Re: RFC: Rename the "UTF8" flag

Leon Timmermans
February 4, 2022 16:28
Re: RFC: Rename the “UTF8” flag
Message ID:
On Fri, Feb 4, 2022 at 4:42 PM Felipe Gasper <>

> > On Feb 4, 2022, at 09:31, Ricardo Signes <>
> wrote:
> >
> > On Thu, Feb 3, 2022, at 10:05 PM, Felipe Gasper wrote:
> >> Tony wrote:
> >> > The UTF8 flag does what it says on the box - indicates the PV is
> >> > encoded using (something like) UTF-8.
> >>
> >> Oof.

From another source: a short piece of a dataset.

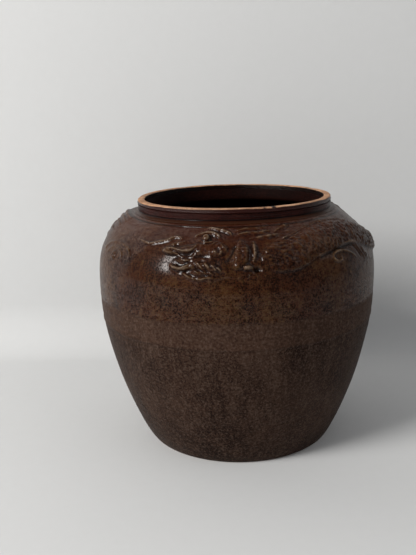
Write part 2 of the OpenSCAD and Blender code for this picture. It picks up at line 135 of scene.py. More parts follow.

If a pure-Perl user read that description, do you see how that
> person would reasonably reach for utf8::is_utf8()?
> >
> > Just to call out this one point:  I think that there's a distinction to
> be drawn between the SvUTF8 flag and utf8::is_utf8.  I get that it's nice
> to have "is-X" match the "X" flag, but I here, I think it's a bit of a
> complicated pain in the butt.
> >
> > That said, I also think that it's utf8::is_utf8 that leads to the mass
> of confusion.  Providing a "is this string stored in internal format A or
> B" builtin to use _instead_ is a better idea.  I would support something
> more like:
> >       • provide builtin::internal_string_format that returns 'blue' or
> 'green'
> >       • discourage using utf8::is_utf8, explaining "it's not what you
> think it is"
> >       • leave the SV flags how they are
> Would Internals:: suit it better, since the idea is that Perl applications
> shouldn’t normally use this?
> In that same vein, utf8::upgrade() and utf8::downgrade() could gainfully
> be renamed to, e.g., Internals::utf8_upgrade() and
> Internals::utf8_downgrade().
> I think utf8::is_utf8() is a symptom. The root problem is the
> double-whammy that: a) pure-Perl applications *can* need to know Perl’s
> internals, and b) the same term is used for that internal encoding as for
> application-level encoding.
> From the pure-Perl side, Perl’s internals are only relevant nowadays
> because exec et al. pass the raw PV to the OS. Compare these:
> > perl -Mutf8 -e'print "é"' | xxd
> 00000000: e9
> > perl -Mutf8 -e'exec echo => "-n", "é"' | xxd
> 00000000: c3a9
> If we fixed *that*, via some new feature-bundle-included pragma, then Perl
> internals would no longer be relevant for pure-Perl devs. I have a PoC CPAN
> module, Sys::Binmode, that does this by utf8-downgrading all strings prior
> to giving them to the OS. What if Perl had something like `use
> syscall::encoding 'bytes'`?
> Yes, there’d still be old posts that talk about `use bytes` and what not,
> but we’d at least be able to say “modern Perl fixes all that; update, and
> be happy.” Right now we can’t, which makes explaining all of this stuff
> much trickier than IMO it should be. That complicates Perl advocacy in
> general, since one of Perl’s “claims to fame” is being a premier
> text-processing tool.

Internals:: is for the things that are deliberately not documented, and
comes with no guarantees of backwards compatibility. It is not appropriate
for any of the things we're discussing here.